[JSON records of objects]
------------------------

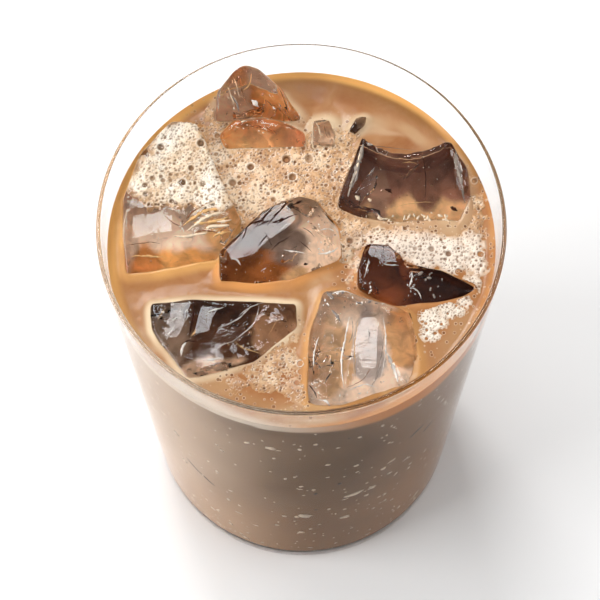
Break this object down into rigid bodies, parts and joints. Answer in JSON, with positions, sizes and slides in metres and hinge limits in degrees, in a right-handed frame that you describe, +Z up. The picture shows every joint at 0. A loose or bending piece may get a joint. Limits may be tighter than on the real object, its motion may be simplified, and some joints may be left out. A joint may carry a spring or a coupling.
{
  "type": "iced milk coffee in a glass",
  "caption": "Clear tapered tumbler filled near the rim with milky iced coffee, broken ice standing out of it and patches of bubbly froth between the ice.",
  "frame": {"origin": "centre of the underside, on the plane of the foot ring", "axes": "+Z up through the rim; -Y towards the side seen in front, +X to its right"},
  "size_m": [0.08, 0.08, 0.111],
  "materials": {
    "clear_glass": "thin clear smooth glass",
    "milk_coffee": "opaque milky coffee with a wet gloss",
    "froth": "fine pale froth full of small bubbles",
    "ice": "wet clear ice with cracks, tinted by the coffee",
    "dark_ice": "wet ice stained dark brown"
  },
  "bodies": {
    "root": {"glass": "clear_glass", "coffee": "milk_coffee", "froth_back": "froth", "froth_right": "froth", "froth_front": "froth", "ice_left": "ice", "ice_back_low": "ice", "ice_back_tall": "ice", "ice_back_chip": "ice", "ice_sliver": "ice", "ice_back_right": "ice", "ice_centre": "ice", "ice_right": "dark_ice", "ice_front_left": "ice", "ice_front": "ice"}
  },
  "joints": []
}
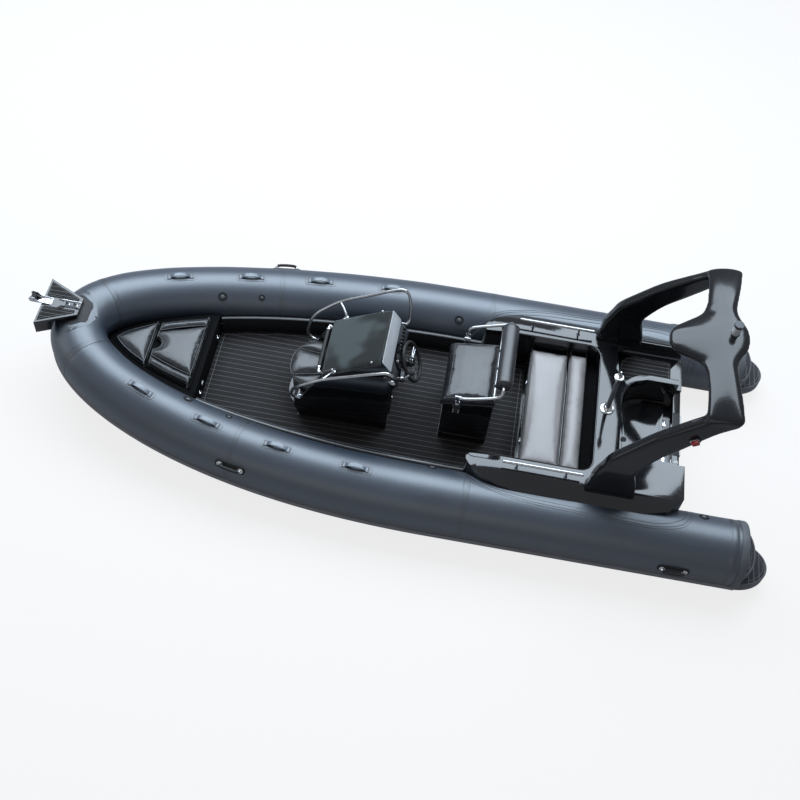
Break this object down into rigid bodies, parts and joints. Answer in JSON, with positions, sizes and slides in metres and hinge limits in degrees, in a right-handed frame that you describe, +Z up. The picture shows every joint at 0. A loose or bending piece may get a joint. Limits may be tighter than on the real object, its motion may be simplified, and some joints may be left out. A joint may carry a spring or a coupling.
{
  "type": "rigid inflatable boat",
  "caption": "Open rigid inflatable boat with centre console, wrap-round rails, seats with cushions, bow locker, stern coaming and light arch.",
  "frame": {"origin": "on the centreline at the waterline, a little aft of midships", "axes": "+X to the bow, +Y to port, +Z up"},
  "size_m": [6.2593, 2.5072, 2.076],
  "materials": {
    "hull": "gloss gelcoat",
    "liner": "gloss gelcoat",
    "mat": "grooved foam deck mat",
    "tube_fabric": "satin coated fabric",
    "strake": "moulded rubber",
    "step": "moulded rubber",
    "black_moulding": "gloss gelcoat",
    "stainless": "polished stainless steel",
    "black_rubber": "moulded rubber",
    "cushion": "matt marine vinyl",
    "screen": "smoked acrylic",
    "black_plastic": "matt black",
    "white_plate": "gloss white",
    "lamp": "white lamp body",
    "handle": "webbing and moulded rubber"
  },
  "bodies": {
    "boat": {"hull": "hull", "deck_liner": "liner", "deck_mat": "mat", "tube_port": "tube_fabric", "tube_starboard": "tube_fabric", "tube_bow": "tube_fabric", "rub_strake": "strake", "stern_step_port": "step", "stern_step_starboard": "step", "bow_step": "black_moulding", "bow_roller_bracket": "stainless", "bow_cleat": "stainless", "towing_eye": "stainless", "bow_locker": "black_moulding", "bow_cushion_forward": "cushion", "console": "black_moulding", "windscreen": "screen", "console_rail_port": "stainless", "console_rail_starboard": "stainless", "grab_bar": "stainless", "steering_column": "black_plastic", "throttle": "black_plastic", "helm_pedestal": "black_moulding", "helm_seat_pan": "black_moulding", "backrest_pivots": "stainless", "helm_cushion": "cushion", "stern_module": "black_moulding", "bench_back_cushion": "cushion", "coaming_rail_port": "stainless", "coaming_rail_starboard": "stainless", "ski_pole": "stainless", "motor_plate": "white_plate", "arch": "black_moulding", "navigation_lights": "black_plastic", "masthead_light": "lamp", "carry_handles": "handle", "grab_handles": "black_rubber", "valves": "black_rubber", "stern_eyes": "stainless"},
    "bow_hatch": {"bow_lid": "black_moulding", "bow_cushion_aft": "cushion"},
    "console_seat": {"console_lid": "black_moulding", "console_cushion": "cushion"},
    "wheel": {"steering_wheel": "black_plastic"},
    "backrest": {"backrest_frame": "stainless", "backrest_roll": "cushion"},
    "bench_seat": {"bench_lid": "black_moulding", "bench_cushion": "cushion"},
    "anchor_roller": {"bow_roller": "black_rubber"}
  },
  "joints": [
    {"name": "bow_hatch_hinge", "type": "hinge", "parent": "boat", "child": "bow_hatch", "pos_m": [1.491, 0, 0.386], "axis": [0, -1, 0], "range_deg": [0, 95]},
    {"name": "console_seat_hinge", "type": "hinge", "parent": "boat", "child": "console_seat", "pos_m": [0.712, 0, 0.452], "axis": [0, 1, 0], "range_deg": [0, 80]},
    {"name": "steering", "type": "hinge", "parent": "boat", "child": "wheel", "pos_m": [-0.275, 0, 0.77], "axis": [-0.8829, 0, 0.4695], "range_deg": [-540, 540]},
    {"name": "backrest_flip", "type": "hinge", "parent": "boat", "child": "backrest", "pos_m": [-0.69, 0, 0.8], "axis": [0, 1, 0], "range_deg": [0, 95]},
    {"name": "bench_hinge", "type": "hinge", "parent": "boat", "child": "bench_seat", "pos_m": [-1.255, 0, 0.389], "axis": [0, 1, 0], "range_deg": [0, 88]},
    {"name": "roller_spin", "type": "hinge", "parent": "boat", "child": "anchor_roller", "pos_m": [2.862, 0, 0.775], "axis": [0, 1, 0], "continuous": true}
  ]
}
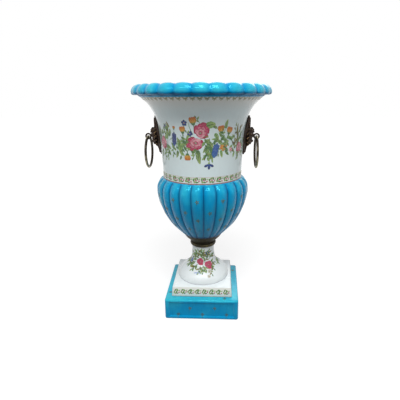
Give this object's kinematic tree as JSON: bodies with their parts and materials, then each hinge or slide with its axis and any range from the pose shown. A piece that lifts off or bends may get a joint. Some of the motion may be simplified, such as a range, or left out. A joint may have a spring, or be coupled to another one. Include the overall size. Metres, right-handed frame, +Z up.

------------------------

> [YOUR OBJECTIVE]:
Your task is to quote the listing above word for word.

> [EXERCISE SOLUTION]:
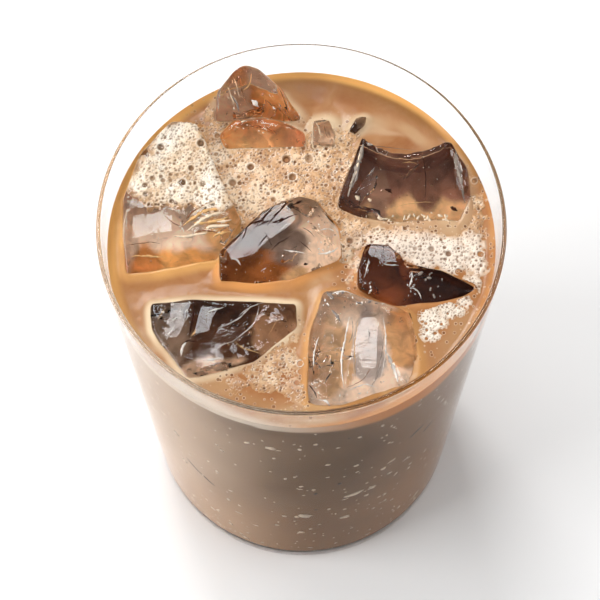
Break this object down into rigid bodies, parts and joints. Answer in JSON, with positions, sizes and slides in metres and hinge limits in degrees, in a right-handed frame that you describe, +Z up. The picture shows every joint at 0. A loose or bending piece may get a joint. Limits may be tighter than on the real object, its motion may be simplified, and some joints may be left out. A joint may carry a spring or a coupling.
{
  "type": "iced milk coffee in a glass",
  "caption": "Clear tapered tumbler filled near the rim with milky iced coffee, broken ice standing out of it and patches of bubbly froth between the ice.",
  "frame": {"origin": "centre of the underside, on the plane of the foot ring", "axes": "+Z up through the rim; -Y towards the side seen in front, +X to its right"},
  "size_m": [0.08, 0.08, 0.111],
  "materials": {
    "clear_glass": "thin clear smooth glass",
    "milk_coffee": "opaque milky coffee with a wet gloss",
    "froth": "fine pale froth full of small bubbles",
    "ice": "wet clear ice with cracks, tinted by the coffee",
    "dark_ice": "wet ice stained dark brown"
  },
  "bodies": {
    "root": {"glass": "clear_glass", "coffee": "milk_coffee", "froth_back": "froth", "froth_right": "froth", "froth_front": "froth", "ice_left": "ice", "ice_back_low": "ice", "ice_back_tall": "ice", "ice_back_chip": "ice", "ice_sliver": "ice", "ice_back_right": "ice", "ice_centre": "ice", "ice_right": "dark_ice", "ice_front_left": "ice", "ice_front": "ice"}
  },
  "joints": []
}
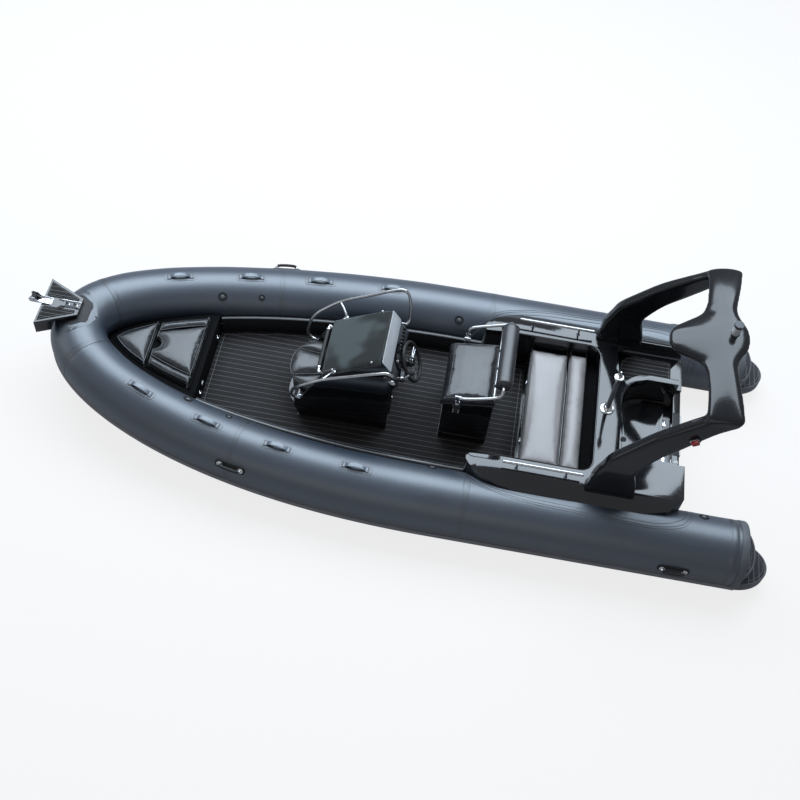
Break this object down into rigid bodies, parts and joints. Answer in JSON, with positions, sizes and slides in metres and hinge limits in degrees, in a right-handed frame that you describe, +Z up. The picture shows every joint at 0. A loose or bending piece may get a joint. Limits may be tighter than on the real object, its motion may be simplified, and some joints may be left out. A joint may carry a spring or a coupling.
{
  "type": "rigid inflatable boat",
  "caption": "Open rigid inflatable boat with centre console, wrap-round rails, seats with cushions, bow locker, stern coaming and light arch.",
  "frame": {"origin": "on the centreline at the waterline, a little aft of midships", "axes": "+X to the bow, +Y to port, +Z up"},
  "size_m": [6.2593, 2.5072, 2.076],
  "materials": {
    "hull": "gloss gelcoat",
    "liner": "gloss gelcoat",
    "mat": "grooved foam deck mat",
    "tube_fabric": "satin coated fabric",
    "strake": "moulded rubber",
    "step": "moulded rubber",
    "black_moulding": "gloss gelcoat",
    "stainless": "polished stainless steel",
    "black_rubber": "moulded rubber",
    "cushion": "matt marine vinyl",
    "screen": "smoked acrylic",
    "black_plastic": "matt black",
    "white_plate": "gloss white",
    "lamp": "white lamp body",
    "handle": "webbing and moulded rubber"
  },
  "bodies": {
    "boat": {"hull": "hull", "deck_liner": "liner", "deck_mat": "mat", "tube_port": "tube_fabric", "tube_starboard": "tube_fabric", "tube_bow": "tube_fabric", "rub_strake": "strake", "stern_step_port": "step", "stern_step_starboard": "step", "bow_step": "black_moulding", "bow_roller_bracket": "stainless", "bow_cleat": "stainless", "towing_eye": "stainless", "bow_locker": "black_moulding", "bow_cushion_forward": "cushion", "console": "black_moulding", "windscreen": "screen", "console_rail_port": "stainless", "console_rail_starboard": "stainless", "grab_bar": "stainless", "steering_column": "black_plastic", "throttle": "black_plastic", "helm_pedestal": "black_moulding", "helm_seat_pan": "black_moulding", "backrest_pivots": "stainless", "helm_cushion": "cushion", "stern_module": "black_moulding", "bench_back_cushion": "cushion", "coaming_rail_port": "stainless", "coaming_rail_starboard": "stainless", "ski_pole": "stainless", "motor_plate": "white_plate", "arch": "black_moulding", "navigation_lights": "black_plastic", "masthead_light": "lamp", "carry_handles": "handle", "grab_handles": "black_rubber", "valves": "black_rubber", "stern_eyes": "stainless"},
    "bow_hatch": {"bow_lid": "black_moulding", "bow_cushion_aft": "cushion"},
    "console_seat": {"console_lid": "black_moulding", "console_cushion": "cushion"},
    "wheel": {"steering_wheel": "black_plastic"},
    "backrest": {"backrest_frame": "stainless", "backrest_roll": "cushion"},
    "bench_seat": {"bench_lid": "black_moulding", "bench_cushion": "cushion"},
    "anchor_roller": {"bow_roller": "black_rubber"}
  },
  "joints": [
    {"name": "bow_hatch_hinge", "type": "hinge", "parent": "boat", "child": "bow_hatch", "pos_m": [1.491, 0, 0.386], "axis": [0, -1, 0], "range_deg": [0, 95]},
    {"name": "console_seat_hinge", "type": "hinge", "parent": "boat", "child": "console_seat", "pos_m": [0.712, 0, 0.452], "axis": [0, 1, 0], "range_deg": [0, 80]},
    {"name": "steering", "type": "hinge", "parent": "boat", "child": "wheel", "pos_m": [-0.275, 0, 0.77], "axis": [-0.8829, 0, 0.4695], "range_deg": [-540, 540]},
    {"name": "backrest_flip", "type": "hinge", "parent": "boat", "child": "backrest", "pos_m": [-0.69, 0, 0.8], "axis": [0, 1, 0], "range_deg": [0, 95]},
    {"name": "bench_hinge", "type": "hinge", "parent": "boat", "child": "bench_seat", "pos_m": [-1.255, 0, 0.389], "axis": [0, 1, 0], "range_deg": [0, 88]},
    {"name": "roller_spin", "type": "hinge", "parent": "boat", "child": "anchor_roller", "pos_m": [2.862, 0, 0.775], "axis": [0, 1, 0], "continuous": true}
  ]
}
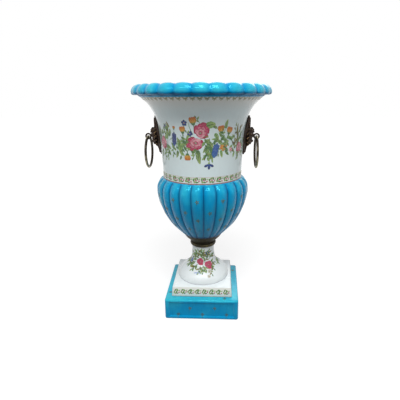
Give this object's kinematic tree as JSON: bodies with their parts and materials, then each hinge or slide with its axis and any range from the pose shown. A piece that lifts off or bends may get a joint. Some of the motion may be simplified, such as a range, or left out. A joint may have a spring, or be coupled to another one. Include the overall size. Metres, right-handed frame, +Z up.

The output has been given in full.